The only date in Badawi’s life on which all the hagiographies agree is his death in 675/1276. It is, however, an event of little importance in that the death of a Muslim saint is simply an occultation and not a true demise. The saint has become invisible but is ever present, ever active, speaking from his tomb, coming out of it when necessary, and continuing to meet with his peers in the Council of Saints. Badawi leaves behind no book, no pious foundation, not even a building to perpetuate his memory. His mausoleum did not then exist, nor did the mulid that has established his renown. The brotherhood that today bears his name had not yet been founded. As we have seen, at his death none of his contemporaries thought it worthwhile to mention him in any kind of obituary, and the first, very brief biographical notice that features his name is that of Ibn al-Mulaqqin (1323–1401), which dates to roughly a century after his death. Moreover, it has nothing in common with the flood of legend that will soon wash through the first half of the fifteenth century. To put it briefly, in 1276 the reputation of the sheikh scarcely reached beyond the borders of his home territory. All the names of Egyptian places connected to his biography are located within a very limited perimeter around Tanta: Fisha al-Manara, Nifya, Quhafa, and Mahallat Marhum are all villages an hour’s walk away.

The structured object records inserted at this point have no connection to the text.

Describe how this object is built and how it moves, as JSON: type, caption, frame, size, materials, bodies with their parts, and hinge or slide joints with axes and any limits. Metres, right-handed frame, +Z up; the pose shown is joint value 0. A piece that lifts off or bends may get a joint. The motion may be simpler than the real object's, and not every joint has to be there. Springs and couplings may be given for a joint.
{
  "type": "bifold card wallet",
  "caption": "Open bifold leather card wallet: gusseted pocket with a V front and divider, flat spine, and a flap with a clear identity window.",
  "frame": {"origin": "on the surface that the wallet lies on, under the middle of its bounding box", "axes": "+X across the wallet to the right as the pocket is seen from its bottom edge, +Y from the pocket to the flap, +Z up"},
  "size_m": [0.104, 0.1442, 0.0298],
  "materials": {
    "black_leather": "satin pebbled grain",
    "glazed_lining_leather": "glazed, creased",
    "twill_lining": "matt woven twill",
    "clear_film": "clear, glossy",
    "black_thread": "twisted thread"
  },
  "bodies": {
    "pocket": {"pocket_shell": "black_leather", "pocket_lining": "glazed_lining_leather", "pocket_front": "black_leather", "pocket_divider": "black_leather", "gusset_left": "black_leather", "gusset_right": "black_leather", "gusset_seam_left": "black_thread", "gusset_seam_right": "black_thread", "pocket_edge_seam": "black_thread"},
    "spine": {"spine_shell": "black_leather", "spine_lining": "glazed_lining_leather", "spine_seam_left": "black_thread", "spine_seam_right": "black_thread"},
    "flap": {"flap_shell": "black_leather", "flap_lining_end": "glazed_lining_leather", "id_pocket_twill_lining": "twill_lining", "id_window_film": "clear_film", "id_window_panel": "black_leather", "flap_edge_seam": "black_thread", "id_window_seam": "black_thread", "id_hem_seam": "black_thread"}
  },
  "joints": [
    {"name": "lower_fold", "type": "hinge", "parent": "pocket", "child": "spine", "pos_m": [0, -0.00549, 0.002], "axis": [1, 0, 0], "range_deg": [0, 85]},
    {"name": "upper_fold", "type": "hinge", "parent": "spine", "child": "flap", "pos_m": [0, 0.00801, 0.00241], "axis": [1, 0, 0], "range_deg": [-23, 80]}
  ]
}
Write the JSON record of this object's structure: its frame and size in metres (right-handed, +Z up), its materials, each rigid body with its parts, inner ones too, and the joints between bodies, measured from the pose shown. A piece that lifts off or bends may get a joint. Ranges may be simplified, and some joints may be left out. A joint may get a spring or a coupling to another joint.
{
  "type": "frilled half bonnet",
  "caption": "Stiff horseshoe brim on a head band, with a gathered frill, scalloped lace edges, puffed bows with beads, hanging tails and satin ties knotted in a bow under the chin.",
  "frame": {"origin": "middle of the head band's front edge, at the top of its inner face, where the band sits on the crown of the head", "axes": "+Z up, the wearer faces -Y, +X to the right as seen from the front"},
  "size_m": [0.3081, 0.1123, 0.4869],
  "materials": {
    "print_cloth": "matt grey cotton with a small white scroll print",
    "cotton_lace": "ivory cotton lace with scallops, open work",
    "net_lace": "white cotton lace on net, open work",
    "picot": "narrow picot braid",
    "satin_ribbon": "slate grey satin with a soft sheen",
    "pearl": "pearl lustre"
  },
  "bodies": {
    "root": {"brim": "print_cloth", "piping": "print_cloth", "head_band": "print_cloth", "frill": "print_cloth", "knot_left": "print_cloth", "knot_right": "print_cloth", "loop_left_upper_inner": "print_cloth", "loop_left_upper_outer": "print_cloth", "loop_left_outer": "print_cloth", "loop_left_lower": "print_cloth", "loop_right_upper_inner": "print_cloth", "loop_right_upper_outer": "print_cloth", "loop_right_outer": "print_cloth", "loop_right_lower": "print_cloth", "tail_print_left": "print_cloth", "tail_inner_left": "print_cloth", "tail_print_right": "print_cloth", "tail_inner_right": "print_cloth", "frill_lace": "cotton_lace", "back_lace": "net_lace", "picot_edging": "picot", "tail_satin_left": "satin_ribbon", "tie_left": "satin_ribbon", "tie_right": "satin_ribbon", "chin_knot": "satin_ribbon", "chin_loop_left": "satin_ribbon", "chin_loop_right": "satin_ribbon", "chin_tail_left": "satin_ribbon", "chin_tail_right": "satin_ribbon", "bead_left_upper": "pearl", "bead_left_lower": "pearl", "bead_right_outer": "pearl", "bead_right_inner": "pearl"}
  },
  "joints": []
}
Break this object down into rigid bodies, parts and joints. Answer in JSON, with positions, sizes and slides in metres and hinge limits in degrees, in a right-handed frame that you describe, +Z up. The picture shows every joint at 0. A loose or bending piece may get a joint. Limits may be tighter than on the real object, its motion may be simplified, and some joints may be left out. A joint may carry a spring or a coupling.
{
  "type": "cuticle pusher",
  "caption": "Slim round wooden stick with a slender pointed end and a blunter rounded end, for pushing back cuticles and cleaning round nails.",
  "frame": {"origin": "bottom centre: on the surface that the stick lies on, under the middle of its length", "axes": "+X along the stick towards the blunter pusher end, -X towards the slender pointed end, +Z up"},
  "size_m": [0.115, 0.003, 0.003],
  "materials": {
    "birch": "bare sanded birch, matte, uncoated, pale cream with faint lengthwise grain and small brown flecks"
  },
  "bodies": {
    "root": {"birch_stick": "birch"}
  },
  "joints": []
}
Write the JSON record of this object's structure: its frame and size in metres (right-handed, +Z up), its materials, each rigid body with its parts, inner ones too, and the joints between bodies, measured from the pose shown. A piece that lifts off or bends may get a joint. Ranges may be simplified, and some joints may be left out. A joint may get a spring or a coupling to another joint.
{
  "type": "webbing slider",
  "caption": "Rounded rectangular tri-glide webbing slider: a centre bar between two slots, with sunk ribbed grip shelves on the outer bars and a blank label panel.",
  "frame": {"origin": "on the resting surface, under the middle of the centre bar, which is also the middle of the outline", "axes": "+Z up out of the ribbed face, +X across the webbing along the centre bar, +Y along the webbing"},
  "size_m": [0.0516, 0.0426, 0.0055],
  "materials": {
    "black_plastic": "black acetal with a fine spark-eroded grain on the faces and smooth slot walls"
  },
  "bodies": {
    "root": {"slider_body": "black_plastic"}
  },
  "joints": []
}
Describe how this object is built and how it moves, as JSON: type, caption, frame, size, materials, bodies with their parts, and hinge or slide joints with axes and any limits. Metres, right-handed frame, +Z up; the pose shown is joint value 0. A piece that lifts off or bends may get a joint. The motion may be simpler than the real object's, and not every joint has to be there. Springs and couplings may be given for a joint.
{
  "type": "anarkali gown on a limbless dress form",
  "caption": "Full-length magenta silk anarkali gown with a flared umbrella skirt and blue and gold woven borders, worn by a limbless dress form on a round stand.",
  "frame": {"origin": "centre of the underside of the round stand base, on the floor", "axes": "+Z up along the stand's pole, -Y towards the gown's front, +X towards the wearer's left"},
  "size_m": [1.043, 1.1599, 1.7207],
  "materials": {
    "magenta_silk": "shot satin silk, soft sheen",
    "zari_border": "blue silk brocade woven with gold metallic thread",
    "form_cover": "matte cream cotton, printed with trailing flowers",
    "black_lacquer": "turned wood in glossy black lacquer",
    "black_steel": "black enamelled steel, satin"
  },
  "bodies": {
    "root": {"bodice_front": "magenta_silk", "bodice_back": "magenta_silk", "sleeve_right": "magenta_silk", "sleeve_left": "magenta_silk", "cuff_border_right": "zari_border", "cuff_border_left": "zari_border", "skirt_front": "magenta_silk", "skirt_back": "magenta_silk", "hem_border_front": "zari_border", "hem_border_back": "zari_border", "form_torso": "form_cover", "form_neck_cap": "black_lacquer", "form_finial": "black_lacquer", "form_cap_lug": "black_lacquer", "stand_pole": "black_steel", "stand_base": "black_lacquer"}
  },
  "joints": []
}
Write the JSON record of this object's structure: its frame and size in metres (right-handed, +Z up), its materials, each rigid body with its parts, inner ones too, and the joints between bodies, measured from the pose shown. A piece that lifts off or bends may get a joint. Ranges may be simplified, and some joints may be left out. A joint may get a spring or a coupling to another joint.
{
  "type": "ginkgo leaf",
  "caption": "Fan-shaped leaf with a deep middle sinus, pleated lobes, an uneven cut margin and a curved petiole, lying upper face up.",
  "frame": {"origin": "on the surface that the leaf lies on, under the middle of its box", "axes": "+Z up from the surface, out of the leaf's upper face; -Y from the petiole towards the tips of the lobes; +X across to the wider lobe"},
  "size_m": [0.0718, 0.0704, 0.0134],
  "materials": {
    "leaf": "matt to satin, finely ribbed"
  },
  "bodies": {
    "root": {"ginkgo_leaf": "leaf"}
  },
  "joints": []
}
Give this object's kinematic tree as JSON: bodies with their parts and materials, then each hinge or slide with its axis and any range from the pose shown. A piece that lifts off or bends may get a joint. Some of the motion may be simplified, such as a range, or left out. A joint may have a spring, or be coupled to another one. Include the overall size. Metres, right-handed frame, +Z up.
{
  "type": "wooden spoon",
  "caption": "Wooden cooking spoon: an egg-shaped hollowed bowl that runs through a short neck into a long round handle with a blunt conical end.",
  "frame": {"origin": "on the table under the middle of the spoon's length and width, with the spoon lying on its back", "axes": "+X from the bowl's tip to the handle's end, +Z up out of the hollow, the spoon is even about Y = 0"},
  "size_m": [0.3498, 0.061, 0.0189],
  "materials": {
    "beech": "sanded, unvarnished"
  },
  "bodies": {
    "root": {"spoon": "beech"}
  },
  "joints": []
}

A strange man, certainly a foreigner, most probably a Bedouin from Syria with Rifa‘i connections, had lived in Tanta for several decades. Nevertheless, this almost unknown tight-lipped ascetic managed to leave behind a sufficiently strong memory of divinely conferred power that his successor ‘Abd al-‘Al could use it like fertile soil in which to plant a brotherhood, a mausoleum, and a mulid. Although these creations were the later fruits of the fifteenth century, the roots were set in the life and miracles of the Sayyid.